No, this assigns a new dict rather than updating an existing one.

UltimateLobster · January 16, 2025, 7:05am

You can also use setdefault which can help when nesting lists as well:

d = {}

d.setdefault('a', {}).setdefault('b', {}).setdefault('c', []).append('d')

jsbueno · January 16, 2025, 1:16pm

I implement similar resources in a library.

What I have to say is: this kind of thing is complicated. It has edge cases. Tons of them. And it is hard to use - as people might have different ideas of what should be the best approach.

As faras I know there is no preferred library or idiom for this.
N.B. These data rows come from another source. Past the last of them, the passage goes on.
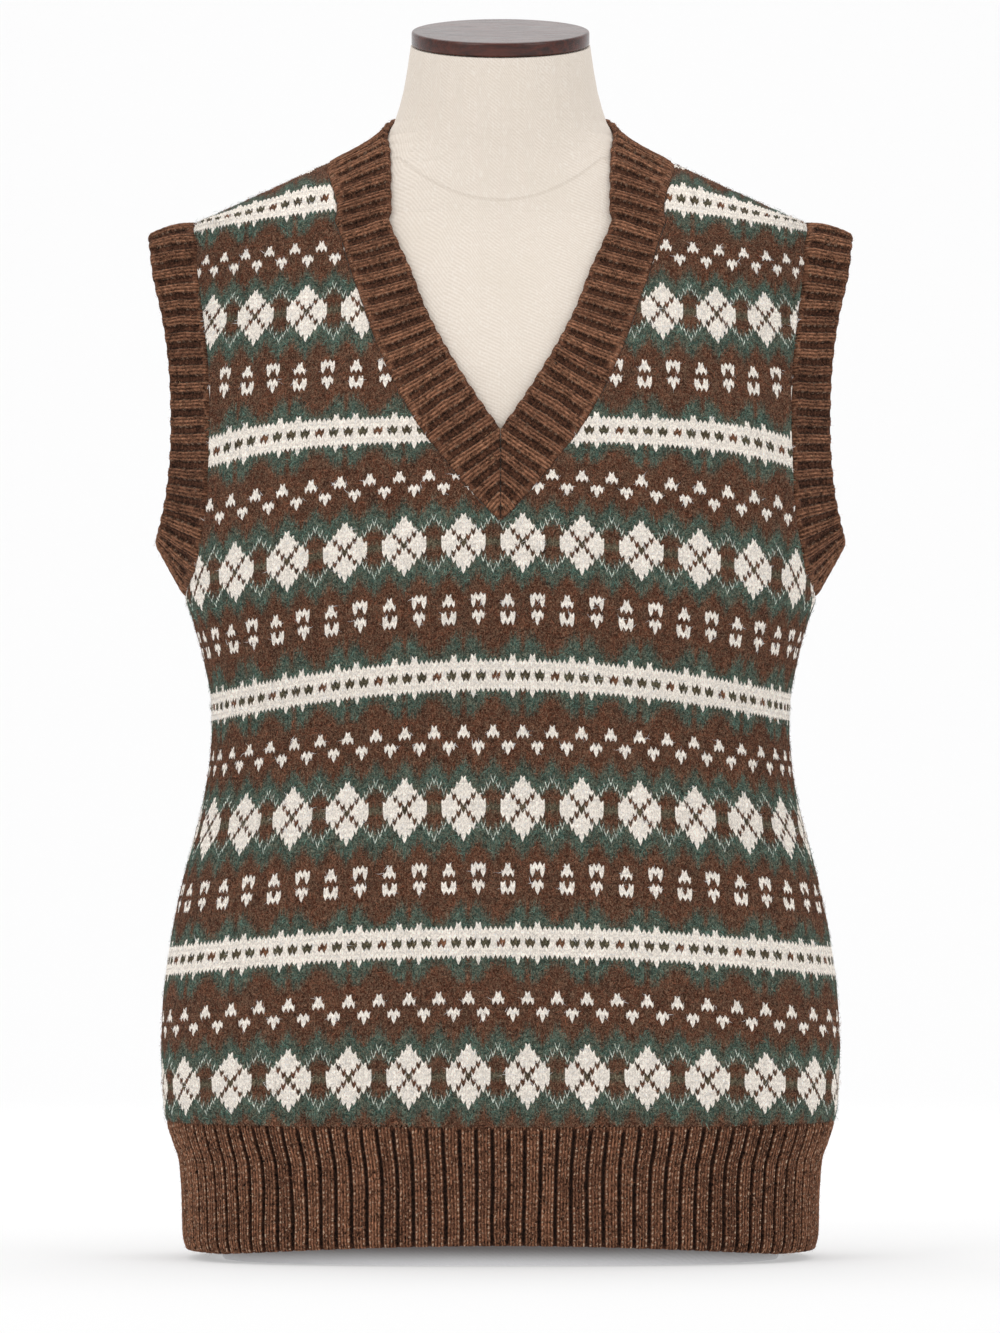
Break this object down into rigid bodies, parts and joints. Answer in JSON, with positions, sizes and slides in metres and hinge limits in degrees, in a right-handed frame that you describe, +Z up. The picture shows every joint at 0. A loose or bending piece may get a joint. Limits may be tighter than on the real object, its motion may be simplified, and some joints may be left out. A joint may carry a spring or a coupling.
{
  "type": "knitted sweater vest on a dress form",
  "caption": "V-neck sweater vest in banded stranded colour knitting, with ribbed hem, neckband and armbands, worn by a limbless linen dress form with a wooden neck cap.",
  "frame": {"origin": "middle of the whole on the floor, on the flat base of the dress form", "axes": "+Z up, the front of the vest faces -Y, +X towards the wearer's left side"},
  "size_m": [0.424, 0.2486, 0.7457],
  "materials": {
    "patterned_knit": "brushed two-ply wool, stranded colour knitting",
    "brown_ribbing": "heathered brown wool, ribbed",
    "linen": "fine cream linen, stretched",
    "stained_wood": "dark red-brown stain under gloss varnish"
  },
  "bodies": {
    "root": {"front_panel": "patterned_knit", "back_panel": "patterned_knit", "hem_rib_front": "brown_ribbing", "hem_rib_back": "brown_ribbing", "neckband": "brown_ribbing", "armband_left": "brown_ribbing", "armband_right": "brown_ribbing", "dress_form": "linen", "neck_cap": "stained_wood"}
  },
  "joints": []
}
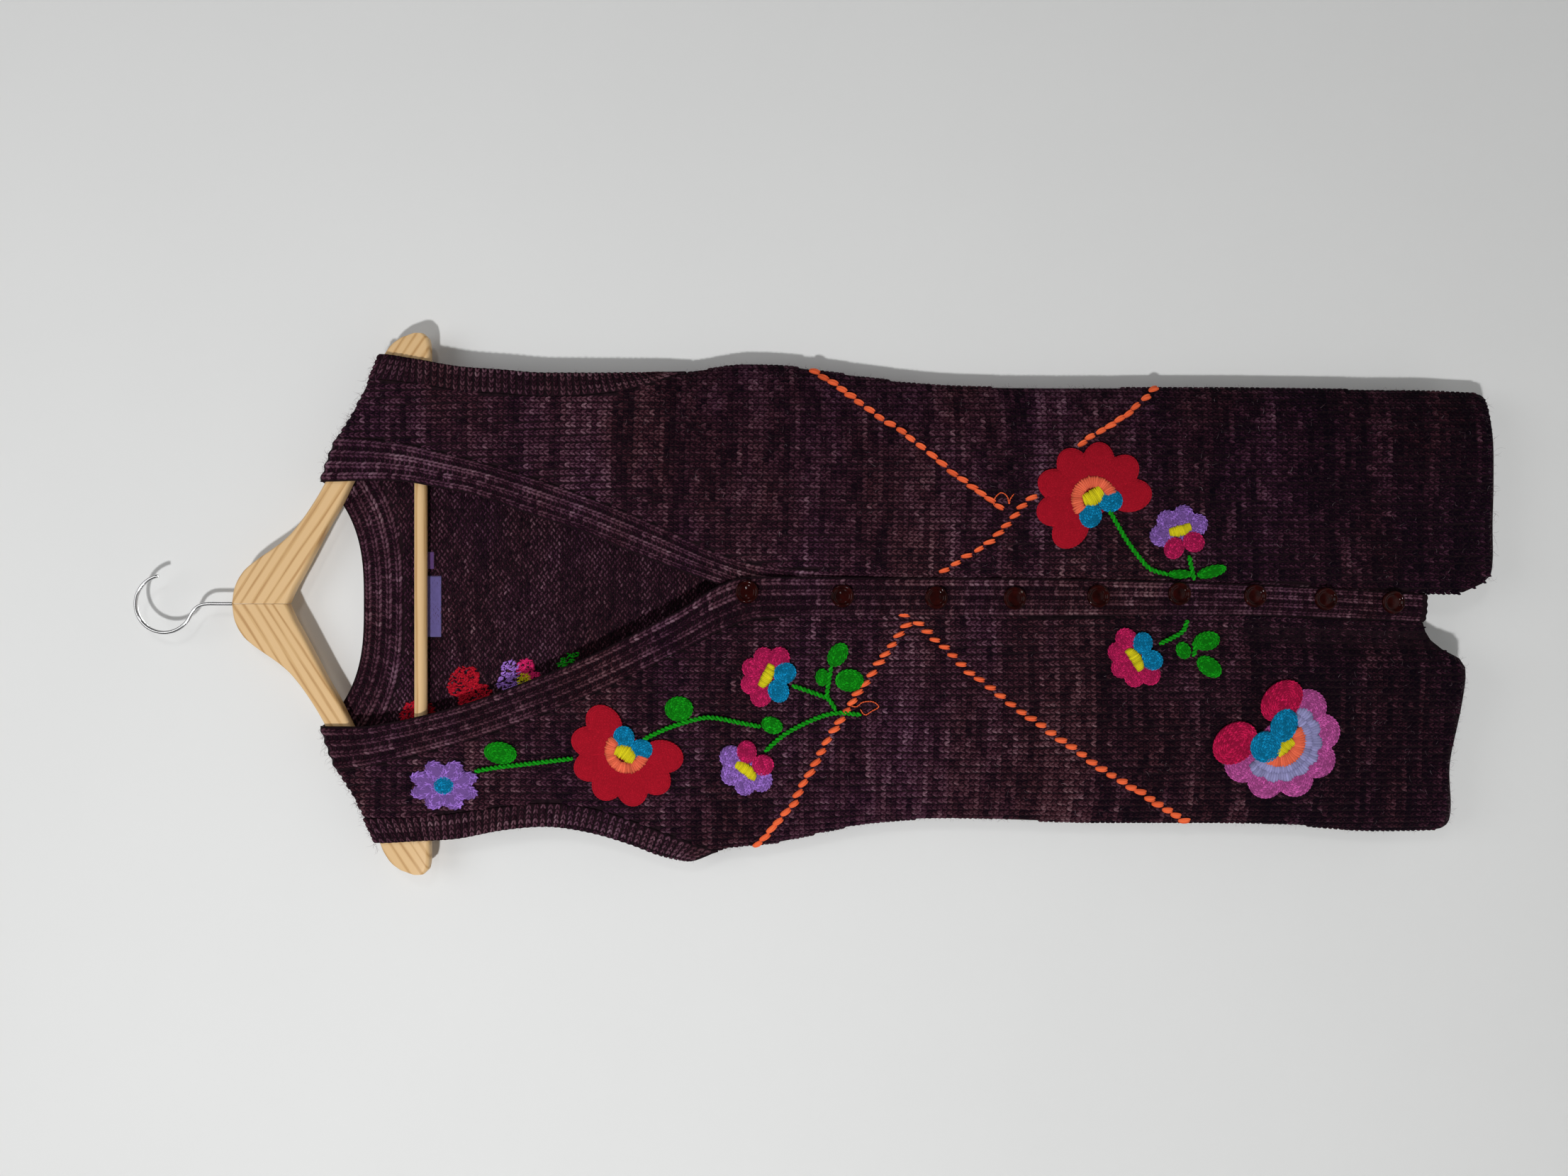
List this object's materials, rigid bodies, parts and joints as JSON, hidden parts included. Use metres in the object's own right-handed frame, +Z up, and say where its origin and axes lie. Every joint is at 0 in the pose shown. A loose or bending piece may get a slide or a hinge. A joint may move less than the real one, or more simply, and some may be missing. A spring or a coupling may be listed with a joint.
{
  "type": "embroidered folk vest on a wooden hanger",
  "caption": "Long sleeveless V-neck knitted waistcoat with ribbed bands, round buttons and raised folk flowers, hanging flat on a wooden hanger with a trouser bar.",
  "frame": {"origin": "inside the top of the hanger's hook, where a rail or nail carries it, in the hanger's middle plane", "axes": "+Z up; the fronts face -Y; +X is the viewer's right, the wearer's left"},
  "size_m": [0.443, 0.0449, 1.107],
  "materials": {
    "plum_knit": "chunky stocking-stitch knit in heathered plum and navy yarn, matt and hairy",
    "ribbed_knit": "ribbed knit of the same heathered plum yarn",
    "button": "glossy dark brown translucent resin with a raised rim",
    "label": "woven violet ribbon, blank",
    "pine": "clear-lacquered pale pine",
    "wire": "bright plated steel wire",
    "green_wool": "green wool chain stitch",
    "red_wool": "red felted wool stitch",
    "violet_wool": "violet wool looped stitch",
    "pink_wool": "deep pink wool chain stitch",
    "orchid_wool": "orchid wool chain stitch"
  },
  "bodies": {
    "root": {"arm_band_left_back": "ribbed_knit", "arm_band_left_front": "ribbed_knit", "arm_band_right_back": "ribbed_knit", "arm_band_right_front": "ribbed_knit", "back": "plum_knit", "band_left": "ribbed_knit", "band_neck_back": "ribbed_knit", "band_right": "ribbed_knit", "button_1": "button", "button_2": "button", "button_3": "button", "button_4": "button", "button_5": "button", "button_6": "button", "button_7": "button", "button_8": "button", "button_9": "button", "front_left": "plum_knit", "front_right": "plum_knit", "hanger_arm_left": "pine", "hanger_arm_right": "pine", "hanger_bar": "pine", "hook": "wire", "leaf_back": "green_wool", "leaf_fan_right": "green_wool", "leaf_left_low": "green_wool", "leaf_left_top": "green_wool", "leaf_low_end": "green_wool", "leaf_low_mid": "green_wool", "leaf_low_top": "green_wool", "leaf_rose_right": "green_wool", "leaf_star": "green_wool", "leaf_twig_end": "green_wool", "leaf_twig_low": "green_wool", "leaf_twig_top": "green_wool", "neck_label": "label", "orchid_fan": "orchid_wool", "pink_fan_low": "pink_wool", "pink_fan_right": "pink_wool", "rose_back": "red_wool", "rose_left": "red_wool", "rose_right": "red_wool", "size_tab": "label", "violet_fan_back": "violet_wool", "violet_fan_left": "violet_wool", "violet_fan_right": "violet_wool", "violet_star": "violet_wool"}
  },
  "joints": []
}
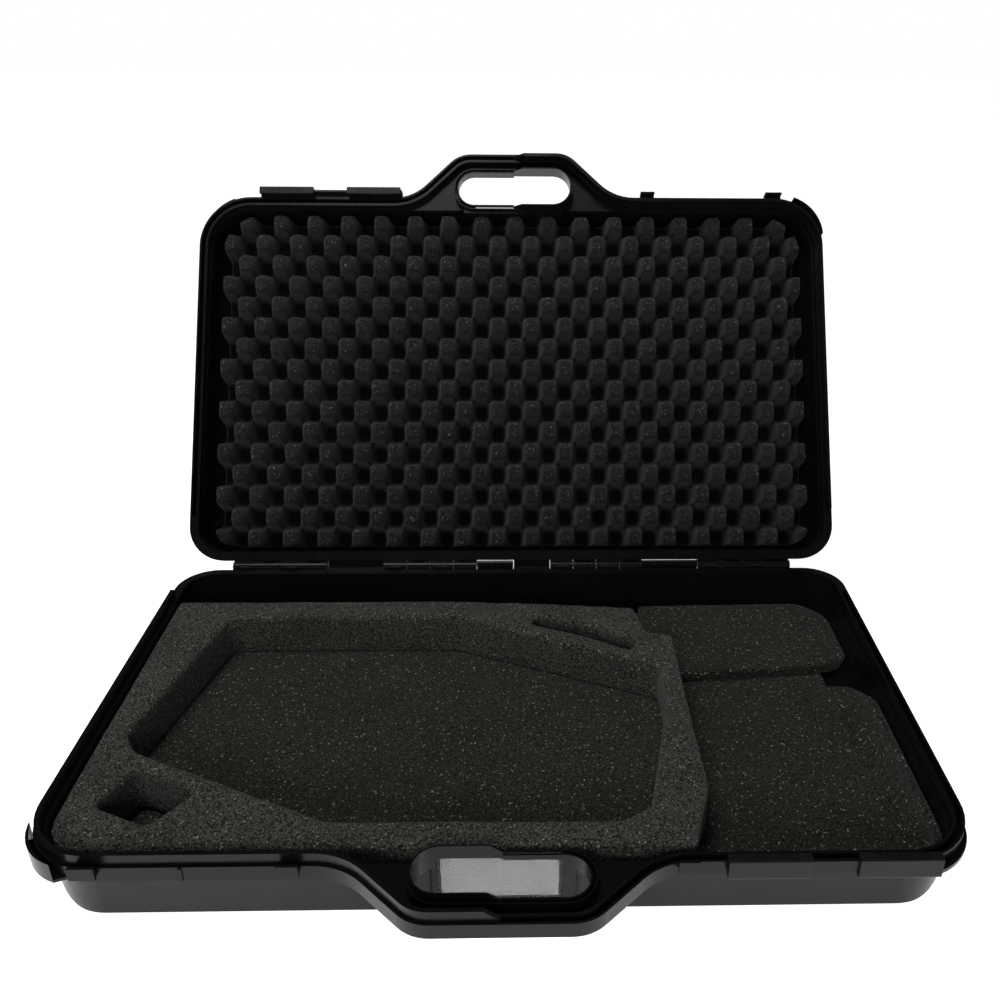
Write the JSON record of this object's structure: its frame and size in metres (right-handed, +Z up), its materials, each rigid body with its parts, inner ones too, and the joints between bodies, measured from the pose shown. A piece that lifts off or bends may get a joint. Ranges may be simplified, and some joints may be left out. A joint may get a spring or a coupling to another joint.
{
  "type": "hard plastic carrying case",
  "caption": "Open black hard-plastic carrying case with handle, hinged lid, sliding latches and cut-out foam inserts for a heavy power tool.",
  "frame": {"origin": "centre of the base's flat bottom face, on the ground", "axes": "+X to the right seen from the handle side, +Y from the handle toward the hinge, +Z up"},
  "size_m": [0.6, 0.6301, 0.3869],
  "materials": {
    "shell_plastic": "satin moulded polypropylene",
    "latch_plastic": "satin moulded plastic",
    "steel": "drawn steel",
    "clear_plastic": "clear moulded plastic",
    "card": "matt card",
    "foam": "open-cell foam"
  },
  "bodies": {
    "base": {"base_shell": "shell_plastic", "hinge_pin_1": "steel", "hinge_pin_2": "steel", "hinge_pin_3": "steel", "hinge_pin_4": "steel", "label_window": "clear_plastic", "label_card": "card", "bottom_foam_sheet": "foam", "foam_block": "foam", "loose_foam_pad": "foam"},
    "lid": {"lid_shell": "shell_plastic", "lid_foam": "foam"},
    "base_inner_latch": {"base_latch_inner": "latch_plastic"},
    "base_outer_latch": {"base_latch_outer": "latch_plastic"},
    "lid_inner_latch": {"lid_latch_inner": "latch_plastic"},
    "lid_outer_latch": {"lid_latch_outer": "latch_plastic"}
  },
  "joints": [
    {"name": "lid_hinge", "type": "hinge", "parent": "base", "child": "lid", "pos_m": [0, 0.1805, 0.049], "axis": [1, 0, 0], "range_deg": [0, 123]},
    {"name": "base_inner_slide", "type": "slide", "parent": "base", "child": "base_inner_latch", "axis": [-1, 0, 0], "range_m": [0, 0.028]},
    {"name": "base_outer_slide", "type": "slide", "parent": "base", "child": "base_outer_latch", "axis": [-1, 0, 0], "range_m": [0, 0.025]},
    {"name": "lid_inner_slide", "type": "slide", "parent": "lid", "child": "lid_inner_latch", "axis": [-1, 0, 0], "range_m": [0, 0.028]},
    {"name": "lid_outer_slide", "type": "slide", "parent": "lid", "child": "lid_outer_latch", "axis": [-1, 0, 0], "range_m": [0, 0.025]}
  ]
}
Using my code, you can do:

from extradict import NestedData

>>> tree = NestedData({"customer.id.name": "James"})
>>> tree
{'customer': {'id': {'name': <str>}}}
>>> tree.data
{'customer': {'id': {'name': 'James'}}}

The “tree.data” attribute is a regular dictionary - NestData does some dynamic wrapping if it is used directly.

Feel free to interact with it, and find what could improve in ergonomy.
So, for the the time being we can build a reasonable consensus on that could be better approach to this feature. (and we may find that the better thing is to keep this kind of functionality in 3rd party libs),

best regards!

jsbueno · January 16, 2025, 1:17pm

that is certainly not easy to type or to read - a workaround, but certainly not an argument for not saying the O.P. described feature wouldn’t be welcome.

NeilGirdhar · January 16, 2025, 7:54pm

Nice, and very interesting.

Here’s another example from the wild: flax/flax/nnx/traversals.py at main · google/flax · GitHub

See flatten_mapping and unflatten_mapping, which flattens a nested dictionary into {(customer, id, name): 'James', and back. This allows similar access patterns as requested.

Lucas_Malor · January 16, 2025, 10:16pm

This is interesting, but what’s the use case?

NeilGirdhar · January 17, 2025, 2:02am

Did you look at the rest of the project?